On Thu, Mar 16, 2017 at 10:46 AM, Jason Madden notifications@github.com wrote:

Half (or less) baked idea: I wonder if this might just be a fundamentally differently managed type of object. Instead of treating it as a Python object with a pickle and this weird ( 😄 ) attribute and indexing behaviour, what if it was treated more like a SQLAlchemy-style object backed by a table?

That's more or less what I'm suggesting. The mention of the length and min and max were decoys to an extend, but a key thing I'd want to keep is invalidation. The internal implementation would get items via SQL queries. Results would be cached in v attrs, so when the container was modified we'd know to refetch data. There are lots of variations on this theme.

BTW, I recently realized that the Newt search APIs should grow options to return the living, not just ghosts, which would mitigate the lack or prefetch in RelStorage in many cases.

Container OID Contained Object OID

A Connection subclass would recognize a Persistent subclass as this type of object and just go through a different code path (direct SQL) when it came time to load and save it. A sufficiently smart implementation could treat iteration as a series of SQL queries over a very large table if needed. Ordering and uniqueness would be determined by the class of the object and hence the table layout and indexes it was stored in. Interaction with the persistent object cache would be the trickiest part, but that could be seen as a benefit.

I'm not sure I follow this, but I think this can all be managed by the container object as easily.

Perhaps I'm missing some benefit of handling this at the connection level.

pauleveritt commented 7 years ago

That point about returning living instead of ghosts would be useful for our project. I don't know if you necessarily mean from the JSONB or having the pickles come back in the result. Either way, it would be nice to avoid potentially 20 more SQL requests to get the data needed to fill a query "batch".

Apologies if this is thread-jacking, but one complaint about SQL-backed traversal is, a different SQL query for each hop in the URL. Various schemes (e.g. the Kotti project in Pyramid) have custom traversers which do magical SQLAlchemy stuff to only generate one query. Is this problem is subclass of anything the ticket is scratching? I doubt it...I suspect it's a different topic.

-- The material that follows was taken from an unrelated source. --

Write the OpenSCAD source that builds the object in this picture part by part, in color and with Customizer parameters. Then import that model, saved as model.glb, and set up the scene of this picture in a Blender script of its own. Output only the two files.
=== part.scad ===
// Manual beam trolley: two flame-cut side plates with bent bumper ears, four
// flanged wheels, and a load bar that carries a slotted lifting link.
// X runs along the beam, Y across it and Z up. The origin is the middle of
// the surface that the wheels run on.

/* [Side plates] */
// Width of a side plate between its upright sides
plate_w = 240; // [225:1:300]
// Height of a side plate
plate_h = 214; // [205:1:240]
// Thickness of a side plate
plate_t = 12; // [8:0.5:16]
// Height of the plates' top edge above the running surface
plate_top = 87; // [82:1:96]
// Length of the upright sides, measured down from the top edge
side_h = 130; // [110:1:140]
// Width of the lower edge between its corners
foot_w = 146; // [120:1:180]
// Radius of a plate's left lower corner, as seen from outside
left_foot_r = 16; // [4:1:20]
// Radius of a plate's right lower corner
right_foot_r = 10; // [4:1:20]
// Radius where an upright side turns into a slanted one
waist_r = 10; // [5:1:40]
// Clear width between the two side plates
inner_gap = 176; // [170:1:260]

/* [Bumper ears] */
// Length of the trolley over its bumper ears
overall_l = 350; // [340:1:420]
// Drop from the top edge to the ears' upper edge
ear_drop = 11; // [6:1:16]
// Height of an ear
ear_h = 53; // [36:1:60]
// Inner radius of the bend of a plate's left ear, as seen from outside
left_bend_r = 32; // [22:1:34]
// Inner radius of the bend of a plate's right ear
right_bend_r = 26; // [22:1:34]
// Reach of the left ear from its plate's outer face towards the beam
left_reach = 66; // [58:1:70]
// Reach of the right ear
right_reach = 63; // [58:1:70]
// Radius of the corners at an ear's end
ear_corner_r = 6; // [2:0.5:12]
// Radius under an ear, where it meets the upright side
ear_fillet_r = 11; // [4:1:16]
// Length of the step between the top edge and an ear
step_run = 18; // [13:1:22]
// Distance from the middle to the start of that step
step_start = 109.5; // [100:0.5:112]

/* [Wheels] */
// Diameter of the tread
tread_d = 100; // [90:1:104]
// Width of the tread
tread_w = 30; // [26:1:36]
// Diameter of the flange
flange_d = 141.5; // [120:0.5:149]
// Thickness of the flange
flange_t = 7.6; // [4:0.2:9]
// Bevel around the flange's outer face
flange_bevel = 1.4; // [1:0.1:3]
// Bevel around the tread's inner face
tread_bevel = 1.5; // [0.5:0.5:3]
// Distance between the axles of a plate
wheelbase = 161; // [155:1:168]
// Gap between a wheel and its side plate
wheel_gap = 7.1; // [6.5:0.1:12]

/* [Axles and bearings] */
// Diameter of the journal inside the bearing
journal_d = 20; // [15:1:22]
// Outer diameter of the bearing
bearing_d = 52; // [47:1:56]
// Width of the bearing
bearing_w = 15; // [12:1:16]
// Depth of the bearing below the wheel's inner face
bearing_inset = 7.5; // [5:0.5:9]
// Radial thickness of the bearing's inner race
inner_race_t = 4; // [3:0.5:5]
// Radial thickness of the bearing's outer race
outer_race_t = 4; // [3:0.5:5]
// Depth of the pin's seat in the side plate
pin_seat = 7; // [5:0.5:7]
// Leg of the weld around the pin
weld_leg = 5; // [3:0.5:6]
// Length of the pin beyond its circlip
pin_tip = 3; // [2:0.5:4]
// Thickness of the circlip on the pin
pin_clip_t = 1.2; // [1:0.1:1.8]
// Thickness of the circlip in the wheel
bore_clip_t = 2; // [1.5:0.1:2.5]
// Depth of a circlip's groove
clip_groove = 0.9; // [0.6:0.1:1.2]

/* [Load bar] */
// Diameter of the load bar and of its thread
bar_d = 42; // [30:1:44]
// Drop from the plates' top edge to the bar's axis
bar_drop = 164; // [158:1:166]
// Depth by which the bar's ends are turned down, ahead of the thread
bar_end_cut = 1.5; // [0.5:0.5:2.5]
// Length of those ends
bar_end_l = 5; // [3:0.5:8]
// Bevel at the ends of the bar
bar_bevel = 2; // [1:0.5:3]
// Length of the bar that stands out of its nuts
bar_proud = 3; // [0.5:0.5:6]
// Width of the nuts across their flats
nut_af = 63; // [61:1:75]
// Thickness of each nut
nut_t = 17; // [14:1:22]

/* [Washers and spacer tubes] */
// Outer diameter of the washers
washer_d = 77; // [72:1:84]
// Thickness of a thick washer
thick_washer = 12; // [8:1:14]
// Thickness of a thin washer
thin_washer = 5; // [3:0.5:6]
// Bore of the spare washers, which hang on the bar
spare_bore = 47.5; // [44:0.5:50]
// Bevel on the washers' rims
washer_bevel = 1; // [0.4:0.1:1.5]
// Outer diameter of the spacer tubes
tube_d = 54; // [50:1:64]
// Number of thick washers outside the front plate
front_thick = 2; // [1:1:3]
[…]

jimfulton commented 7 years ago

On Thu, Mar 16, 2017 at 11:32 AM, Paul Everitt notifications@github.com wrote:

That point about returning living instead of ghosts would be useful for our project. I don't know if you necessarily mean from the JSONB or having the pickles come back in the result.

Having full pickles come back (optionally).

Either way, it would be nice to avoid potentially 20 more SQL requests to get the data needed to fill a query "batch".

Yup, although I anticipated implementing prefetch for RelStorage that would be a win in the case where multiple objects were being prefetched.

An advantage of prefetch over what I mention here is that prefetch can be smart enough to only fetch objects it doesn't have state for.

Apologies if this is thread-jacking, but one complaint about SQL-backed traversal is, a different SQL query for each hop in the URL. Various schemes (e.g. the Kotti project in Pyramid) have custom traversers which do magical SQLAlchemy stuff to only generate one query. Is this problem is subclass of anything the ticket is scratching? I doubt it...I suspect it's a different topic.

Yes, this is off topic. But I started it.

jamadden commented 7 years ago

I'm not sure I follow this, but I think this can all be managed by the container object as easily.

Perhaps I'm missing some benefit of handling this at the connection level.

In practice there may not be much of a difference. It just seemed like it might be less...invasive? or a better separation of concerns?...to have the connection handle this more directly, since it already knows about the pickle cache and has the database connection.